NPAPI plug-ins are antiquated and other browsers are removing support for plug-ins and sunsetting Flash.
I couldn't find another issue for this, so I'll just put it here.
NPAPI plugins are a huge security threat and the modern web has almost completely moved past them already.
You can't even use any plug-in but Adobe Flash on Firefox, and Chrome blocks its pepper Flash player in very nearly all cases. The major browser vendors are sunsetting NPAPI and Flash too. Microsoft Edge has never supported plug-ins.
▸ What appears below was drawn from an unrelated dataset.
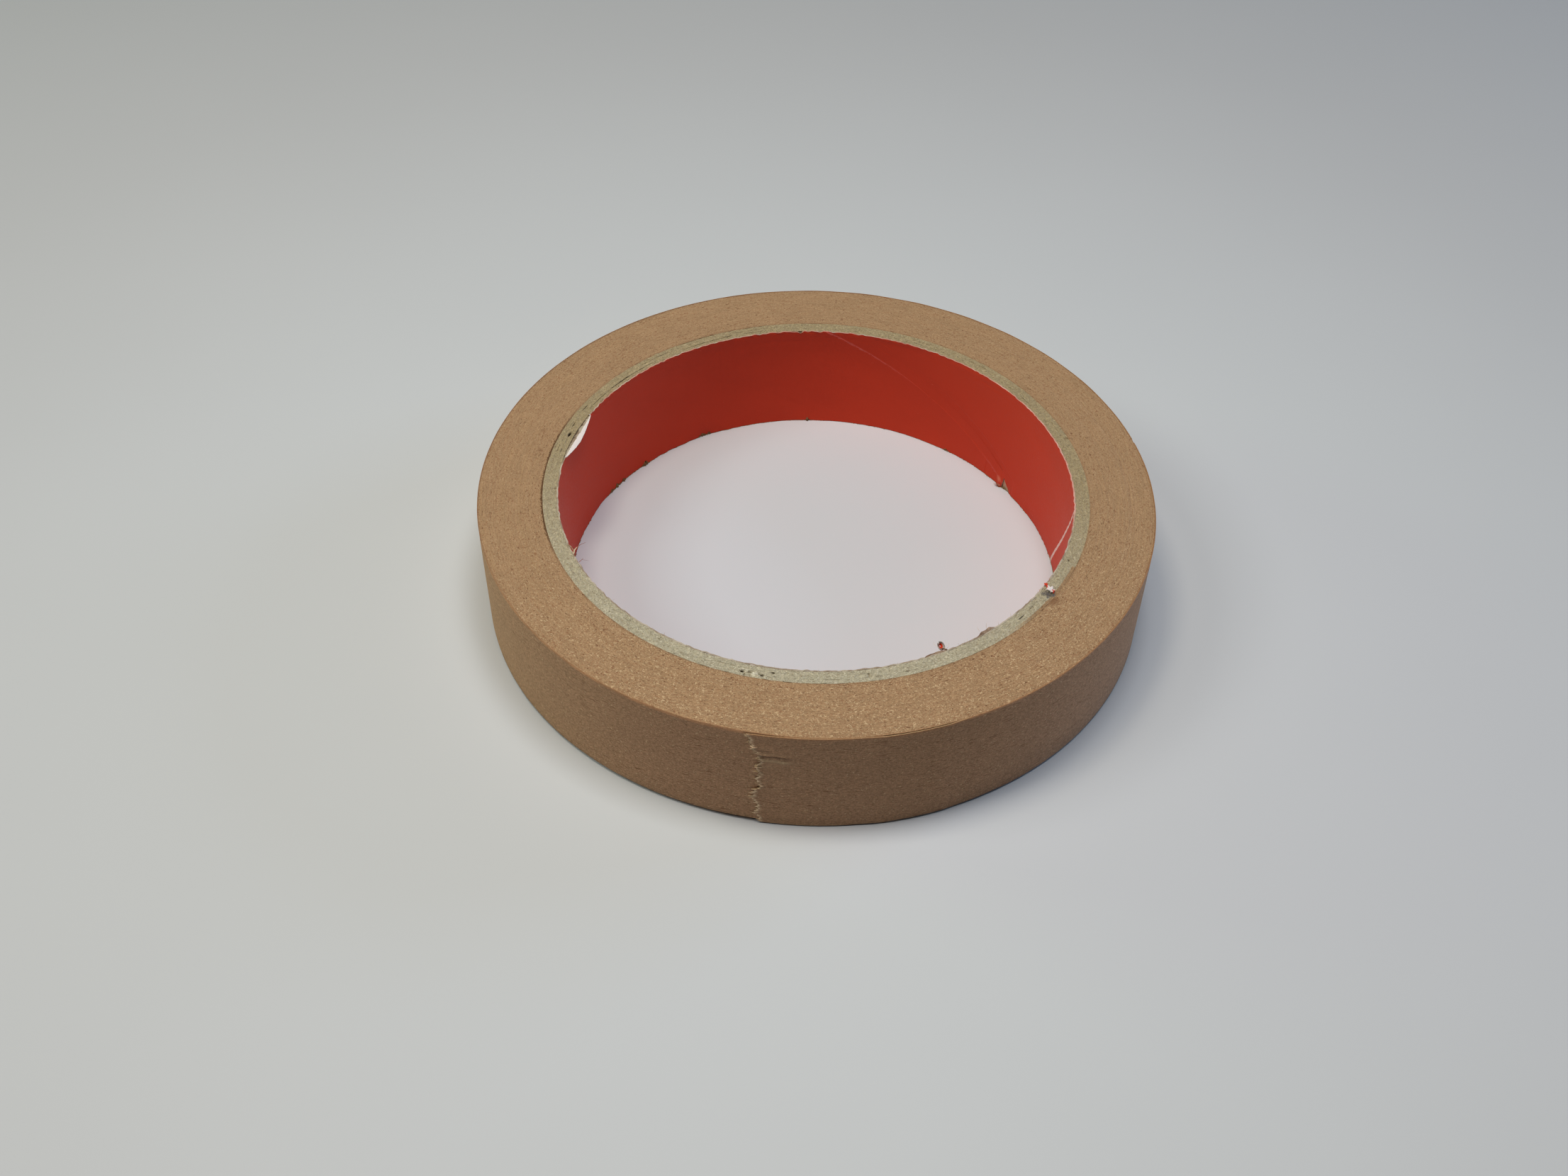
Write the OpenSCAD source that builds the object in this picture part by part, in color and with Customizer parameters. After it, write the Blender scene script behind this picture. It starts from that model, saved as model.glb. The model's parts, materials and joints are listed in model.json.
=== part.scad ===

I don't know what the maintenance burden of supporting NPAPI in Epiphany is, but one of the stated goals of Epiphany is to be simple and do things that make sense. Java on the web is dead. Flash is nearly dead. (Largely supplanted by HTML 5.) Epiphany has never needed Adobe Reader. All NPAPI plug-ins represent a huge security risk to the user. Flash alone gets more CVEs thn some entire operating systems in any given year, and Adobe has it in bug-fix only mode with a plan to stop even providing security updates in 2020. Aside from security issues, two of the historical plug-in nuisances have been really large and annoying advertisements and failing to truly integrate with the browser that hosts them. Flash has never existed in a big way on mobile devices, as Steve Jobs pointed out in "Thoughts on Flash", the user experience would have been simply awful. Android tried supporting it but gave up a long time ago, and it was awful.
Is it time to consider disabling NPAPI plug-in support for Epiphany? I currently have support for it unchecked even though I have no such plug-ins on my computer.